Type annotation in Python#
The Python programming language has become the de facto standard for writing a vast majority of scientific code. While being highly general-purpose (unlike alternatives like matlab or R), Python is interpreted and dynamically-typed. On the one hand, these properties have spurred the emergence of interactive Python-powered development toolkits such as IPython or Jupyter, making it easy for scientists and software engineers to explore data and write Python code in an iterative manner. On the other hand, these properties imply that the type safety of a program is not checked by a compiler, but by the programmer, the remaining uncaught type errors being raised at runtime. Detrimental consequences follow: the mental charge of writing code increases, refactoring becomes daunting, interactive development loses in fluidity.
Type Hints, introduced in Python by PEP 484, seek to reintroduce type safety to Python programs, through the concept of “type annotations”. Type annotations are used in Python programs to declare the expected type of variables. These annotations do not affect runtime, but can be leveraged by static Python type checkers such as mypy or pyright to produce ahead-of-time warning messages describing the mismatch between a variable’s type annotation and its runtime type as predicted by the checker.
On the one hand, type annotations can be adopted gradually, inducing a low barrier to entry. On the other hand, a holistic usage of type hints requires some foundational knowledge of type theory, a subfield of theoretical computer science which is not frequently mastered by domain scientists.

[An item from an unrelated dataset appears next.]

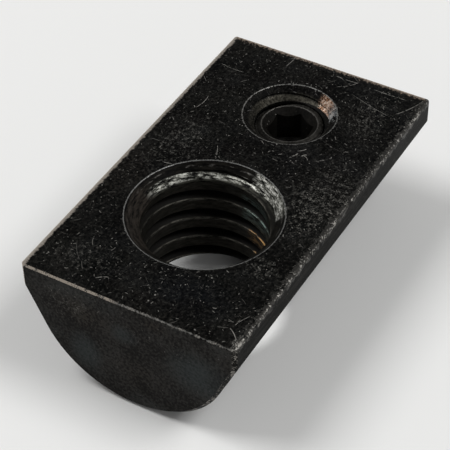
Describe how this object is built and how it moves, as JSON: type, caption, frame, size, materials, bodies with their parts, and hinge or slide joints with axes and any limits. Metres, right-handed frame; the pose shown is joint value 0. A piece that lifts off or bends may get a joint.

In this tutorial, we will learn how to use Python type annotations: we will go through the basic type-theory prerequisites that are necessary for an informed usage of such annotations. We will make a panorama of the current available type-related features in Python, through a series of basic illustrative examples. Finally, we will discuss the additional features stemming from the integration of type annotations with popular code development toolchains (in particular Language Servers), leading to more informative completion and error checking.
Delivered by Pierre Glaser.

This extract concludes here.